Concerto for Piano & Orchestra
Commissioned by the United Kingdom Embassy of the Republic of Croatia
I Adagio Drammatico – Allegro Vivo
II Adagio – Andante – Tempo Primo -
III Allegro Vivo – Andante – Adagio – Affrettando - Fugato
In late 2009 I acquired a Bechstein grand piano, owned for seventy years by a remarkable retired physician, musician and painter, Dr John Horder CBE, who was keen for the instrument to go to a fellow musician. Shortly after, I met the talented German-Croatian pianist, Diana Brekalo, and after hearing her perform a concerto in London, she asked if I might like to write one myself. With the support of the Croatian Embassy, I was able to start work with a very particular focus, including my love of the great piano concerto repertoire of the past and the lyrical tone of a certain late nineteenth-century Bechstein. What I found myself composing was music of considerable resoluteness and emotional intensity, and the score is prefaced with the following lines by Omar Khayyám (1048-1131), as translated by Edward FitzGerald:
The Moving Finger writes; and, having writ,
Moves on: nor all thy Piety nor Wit
Shall lure it back to cancel half a Line,
Nor all thy Tears wash out a Word of it.
And that inverted Bowl we call The Sky,
Whereunder crawling coop't we live and die,
Lift not thy hands to It for help - for It
Rolls impotently on as Thou or I.
The first movement is the most substantial, beginning with a Db pedal in low strings and a short lachrymose viola melody from which the whole movement is derived.
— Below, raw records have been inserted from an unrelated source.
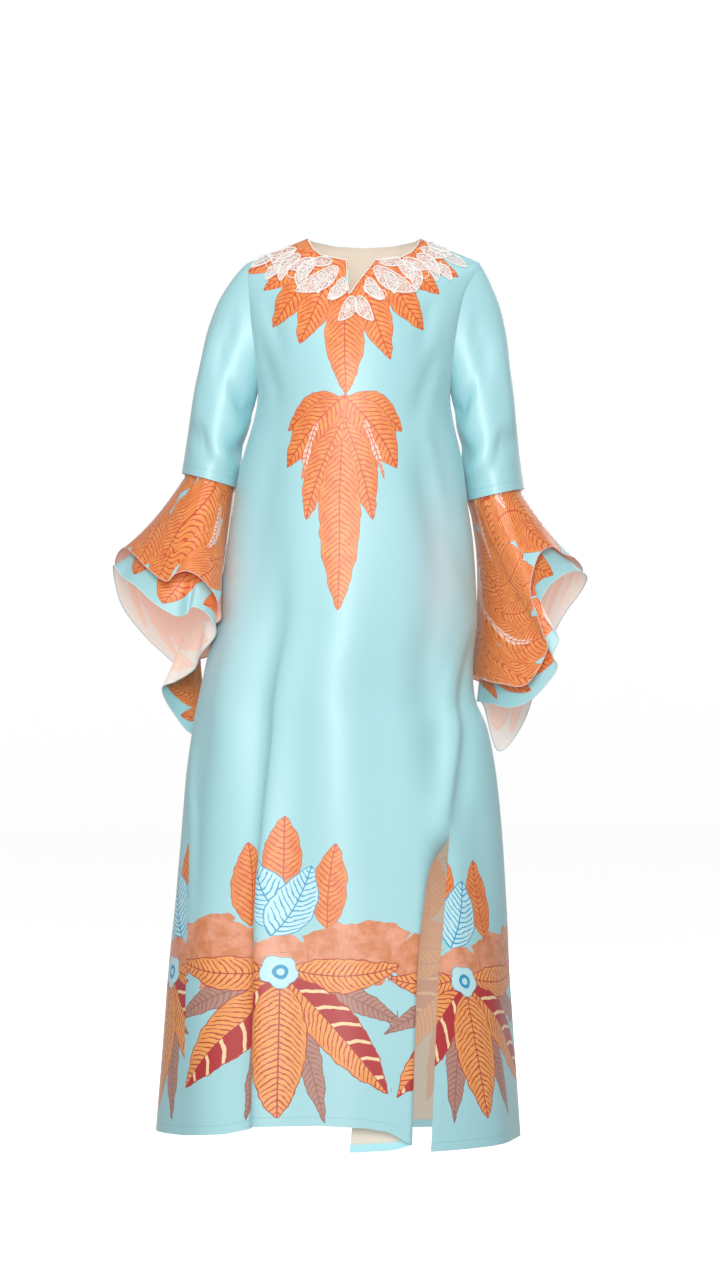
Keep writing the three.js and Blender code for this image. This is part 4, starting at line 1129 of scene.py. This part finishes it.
def laceMaterial(name, filled):
    # cotton thread: matt, off white; the net between is open, so its alpha is low
    material = plainMaterial(name, laceLook["white"], 0.65, 1400.0, 0.82, 0.5, 0.0003, 0.3)
    if filled:
        tree = material.node_tree
        calc, noise, ease, _ = makersFor(tree)
        wander = noise(addNode(tree, "ShaderNodeTexCoord").outputs["Object"], 210.0, 1.0)
        off = calc("ABSOLUTE", calc("SUBTRACT", wander, 0.5))
        alpha = ease(off, 0.035, 0.06, laceLook["threadDensity"], laceLook["netDensity"])
        tree.links.new(alpha.outputs[0], tree.nodes["Principled BSDF"].inputs["Alpha"])
    return material


def makeLace():
    tree, look = frontSurface(), laceLook
    lift, cordRadius, threadRadius = look["lift"], look["cord"], look["thread"]
    cords, threads, beads, patches = [], [], [], []
    petals = list(lacePetals)
    for x, z, tilt, length, width, bend in lacePetals:
        petals.append((-16 - x - 8 * (x < 60), z, -tilt, length, width, -bend))
    for petal in petals:
        # the cord runs down one side of the petal and back up the other, with beads on it
        t = (1 - np.cos(np.linspace(0, np.pi, 30))) / 2
        rim = [petalAt(petal, t, 1.0), petalAt(petal, t[::-1][1:-1], -1.0)]
        x, z = (np.concatenate([part[k] for part in rim]) for k in (0, 1))
        path = layOn(tree, x, z, lift + cordRadius)
        cords.append((path, cordRadius, True))
        at = np.concatenate([[0], np.cumsum(np.linalg.norm(np.diff(path, axis=0), axis=-1))])
        stops = np.arange(0, at[-1], look["beadStep"])
        beads.append(np.stack([np.interp(stops, at, path[:, k]) for k in range(3)], -1) + [0, -0.8, 0.2])
        # one thread swings from side to side, and a thicker one runs down the middle
        t = np.linspace(0.04, 0.94, int(petal[3] * 2.2))
        swing = 0.72 * np.sin(2 * np.pi * petal[3] / 6.5 * t + petal[0])
        threads.append((layOn(tree, *petalAt(petal, t, swing), lift + 0.4), threadRadius, False))
        threads.append((layOn(tree, *petalAt(petal, t, 0 * t), lift + 0.6), threadRadius * 1.4, False))
        side, along = np.meshgrid(np.linspace(-1, 1, 7), np.linspace(0.02, 0.98, 18), indexing="ij")
        patches.append(layOn(tree, *petalAt(petal, along, side), lift))
    scrolls = laceScrolls + [(-16 - x, z, r, 180 - b, 180 - a) for x, z, r, a, b in laceScrolls]
    for x, z, radius, first, last in scrolls:
        turn = np.radians(np.linspace(first, last, 26))
        spiral = radius * np.linspace(1, 0.55, 26)
        path = layOn(tree, x + spiral * np.cos(turn), z + spiral * np.sin(turn), lift + 0.8)
        cords.append((path, look["scrollCord"], False))
    # a cord along the neckline's edge, from one shoulder seam to the other
    column = np.linspace(9.02, 21.98, 240)
    edge = frontPoint(column, np.full_like(column, 0.06))
    outwards = np.array([tuple(tree.find_nearest(tuple(point))[1]) for point in edge])
    outwards *= np.where(outwards[:, 1:2] > 0, -1, 1)
    cords.append((edge + outwards * 1.1, look["rimCord"], False))
    cord = mergedTubes("lace_cord", cords, 6, laceMaterial("laceCotton", False))
    thread = mergedTubes("lace_thread", threads, 4, cord.data.materials[0])
    glass = plainMaterial("glassSeedBead", "#FFFFFF", 0.15)  # small clear glints on the cord
    bead = beadCloud("lace_beads", np.concatenate(beads), look["bead"], glass)
    # the net: a thin closed patch in each petal
    stack = np.stack(patches)
    shells = np.concatenate([stack, stack + [0, look["netWall"], 0]], 1)
    count = stack.shape[1] * stack.shape[2]
    index = np.arange(count).reshape(stack.shape[1:3])
    one = np.concatenate([gridQuads(index), gridQuads(index, True, count)])
    faces = (one[None] + (np.arange(len(stack)) * 2 * count)[:, None, None]).reshape(-1, 4)
    net = buildMesh("lace_net", shells.reshape(-1, 3), faces, [laceMaterial("embroideredNet", True)])
    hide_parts("neck_lace")
    area = sum(areaOf(patch, False) for patch in patches)


makeLace()
print("lace made")

# Floor


def makeFloor():
    # one round sheet: flat under the dress, then curving up all round, so that every side has it
    low, bend, radius = studio["floorZ"], studio["bend"], studio["radius"]
    turn = np.linspace(0, np.pi / 2, 13)
    profile = [(0.5 * radius, low)]
    profile += [(radius - bend + bend * math.sin(a), low + bend - bend * math.cos(a)) for a in turn]
    profile.append((radius, low + studio["height"]))
    around = studio["sides"]
    ways = [(math.cos(k * 2 * math.pi / around), math.sin(k * 2 * math.pi / around)) for k in range(around)]
    vertices = [(0, 0, low)] + [(r * x, r * y, z) for r, z in profile for x, y in ways]
    after = [(k + 1) % around for k in range(around)]
    faces = [(0, 1 + k, 1 + after[k]) for k in range(around)]
    for first in range(1, 1 + (len(profile) - 1) * around, around):
        above = first + around
        faces += [(first + k, above + k, above + after[k], first + after[k]) for k in range(around)]
    mesh = bpy.data.meshes.new("backdrop")
    mesh.from_pydata(vertices, [], faces)
    mesh.polygons.foreach_set("use_smooth", [True] * len(faces))
    floor = bpy.data.objects.new("backdrop", mesh)
    scene.collection.objects.link(floor)
    paper = plainMaterial("paleStudioPaper", "#F7F7F7", 0.9)  # matt seamless paper
    shader = paper.node_tree.nodes["Principled BSDF"]
    shader.inputs["Emission Color"].default_value = (1, 1, 1, 1)
    shader.inputs["Emission Strength"].default_value = studio["backdropGlow"]
    mesh.materials.append(paper)
    # it shows to the camera alone, so that the lamps shape the cloth
    floor.visible_diffuse = False
    floor.visible_glossy = False


makeFloor()

print("dress finished")
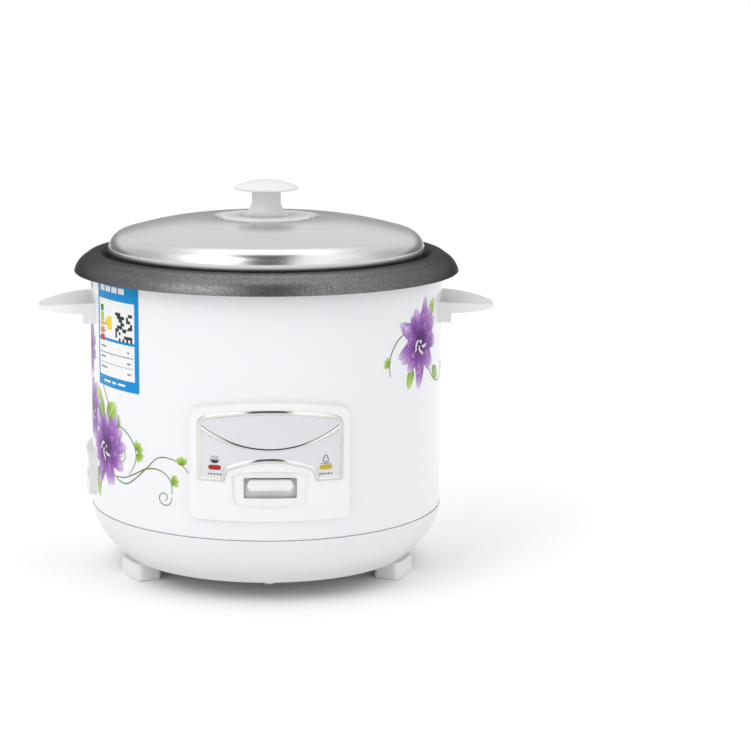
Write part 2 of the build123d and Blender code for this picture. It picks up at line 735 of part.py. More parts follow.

This develops into a slow fugal introduction until the music manages to break free in a forceful allegro version of the theme. The slow middle movement opens with a plangent oboe melody, then taken up by the piano. An expressive and more contrapuntal Andante section prefaces a return to the opening melody, but this time incorporating ingredients of the middle section, particularly a pithy and quietly insistent trumpet fanfare. The Finale follows the slow movement without a break and opens with strident piano gestures. The material eventually takes a more lyrical and fluid guise marked Andante, before a ghost-like remembrance of the motto-theme of the first movement wistfully leads us back to a more unstable version of the opening material, culminating in a seemingly unstoppable fugue. A climax precedes an almost mocking string pizzicato version of the main theme, overlaid with the motto theme in flute and horn, before the music cascades to an inevitable and powerful conclusion.